I really need to get better about blogging. This one time a week thing isn’t going to cut it! But I do have something great to write about today! For those of you that have not seen the movie End of the Spear, you really need to! I saw it last night with my friend Suzanne and we absolutely loved it! It tugged at my heart in ways that a movie never has before. It is amazing to see the things that the team Jim Elliot was involved with did in the jungles of Ecuador. They made contact with a people group, despite everything people said, and that sacrifice lives on today in that same jungle. It was really cool to see the way that they adapted Jesus’ message to fit with the culture of this people group. I also HIGHLY recommend the book “Bruchko” by Bruce Olson for those of you that are interested in missionaries being successful in indigenous tribes. That is also a fascinating story. For those of you that have seen this movie or read that book, I would love to hear what you think, even if you disagree!
Well I did it! I made it 4 days in a row getting up at 4:30 AM to go to the gym with my dad! I would have gone 5, but we had the day off of school on Monday, and who would get up at 4:30 AM on their day off? Not me! It has definitely been hard getting up, but once I’m there, and once I’m done, I’m always glad that I did it. My body doesn’t feel as sluggish. And 4:30 isn’t that bad when you get to take two naps (one on each MARTA ride!)! But I’m not gonna lie, I have been extra tired these last couple of weeks, so today, after I got home from my Spanish lesson (since I don’t work on Fridays) I took a nap. 4 hours later I woke up! I guess I really needed it! I couldn’t believe it was 5 already! Tonight I should be wide awake, so I guess I can do the homework that I meant to do during the day! HaHa! So I know this entry isn’t that interesting, and definitely not anywhere close to deep, but hey, this was my life this week! I will try to be a little more interesting next time!
Today at church they did this song that really struck a chord with me. I think that Casting Crowns sings it, but I’m not positive. Anyway, the song is about someone sitting in church wondering if they are the only one that struggles, because everyone around them looks so strong. Below is the chorus, but I recommend checking out the whole song if you get a chance. You can find it on itunes.
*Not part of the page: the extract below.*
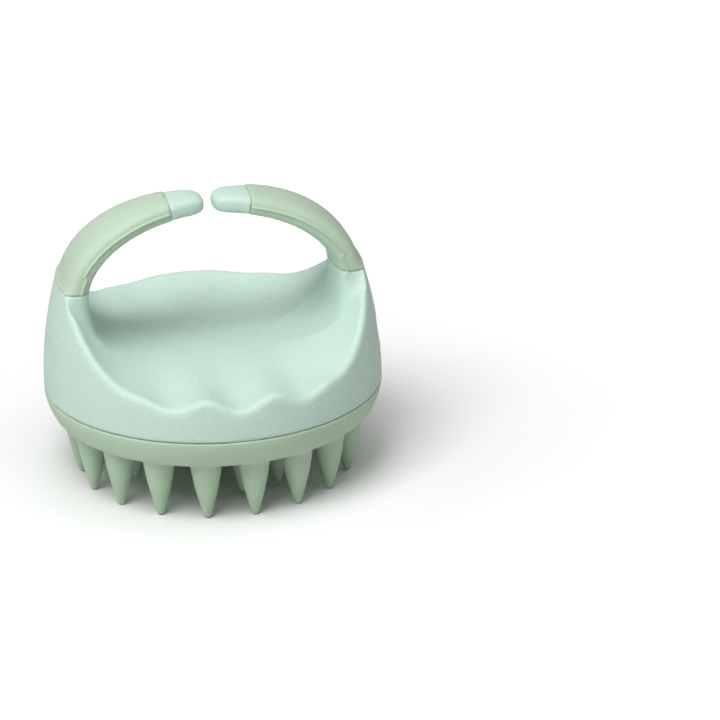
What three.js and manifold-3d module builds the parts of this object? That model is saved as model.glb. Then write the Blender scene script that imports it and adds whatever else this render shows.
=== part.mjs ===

Are we happy plastic people
Under shiny plastic steeples
With walls around our weakness
And smiles to hide our pain
But if the invitation’s open
To every heart that has been broken
Maybe then we close the curtain
On our stained glass masquerade
For three days I am hanging out with my friend Maggie. She is 3 years old and is staying with me at my house while her parents are up at the Passion Conference. Every Wednesday I go hang out with my sister and my niece and on my way up there I stop at Ricky’s grave (for those of you reading that don’t know who Ricky is, he is a very good friend of mine, and Maggie’s, who died in September from Leukemia). Today since Maggie was with me, she came too. Before we went we had to go to the grocery store to pick up a few things and while we were there she picked out a little pot of pink flowers for Ricky. It was so sweet as she placed the pot, then watered it with a water bottle that I had in the car. After she was done she knelt down and was looking closely at the picture on Rick’s grave marker asking me, “Where did Ricky go?” “Why did he have to go to Heaven?” “Why did his body get sick?” “Why did Jesus want him to come live with Him?” Those are tough questions to answer, but it was amazing the simple answers that God placed on my heart to help Maggie understand. I was afraid she might be a little upset by it, but it seemed to make complete sense to her. Children have the clearest understanding of God that I have ever seen! I am really glad that we went up there today. Somehow that experience was very calming to my heart.
On Sunday Leah and I headed up to Nashville to help set up for the Passion06 Conference. We stuffed 20,000 packets and then on Monday, we both manned computers with 28 other people and checked in over 18,000 college students and leaders! It was amazing to see all of them come through, so excited for what God was about to do in their midst! If you don’t know anything about this amazing ministry, you can check it out at www.passion06.com The first session went great last night as well as the community groups. These students have overtaken Nashville and will be there until the 5th. I came home today so that I can get back to work, but Leah is enjoying the rest of the conference as a student instead of a volunteer like last year. It was a great adventure for me though! I can’t wait to hear the stories from people that were able to attend the whole conference! Please be praying for them over the next couple of days!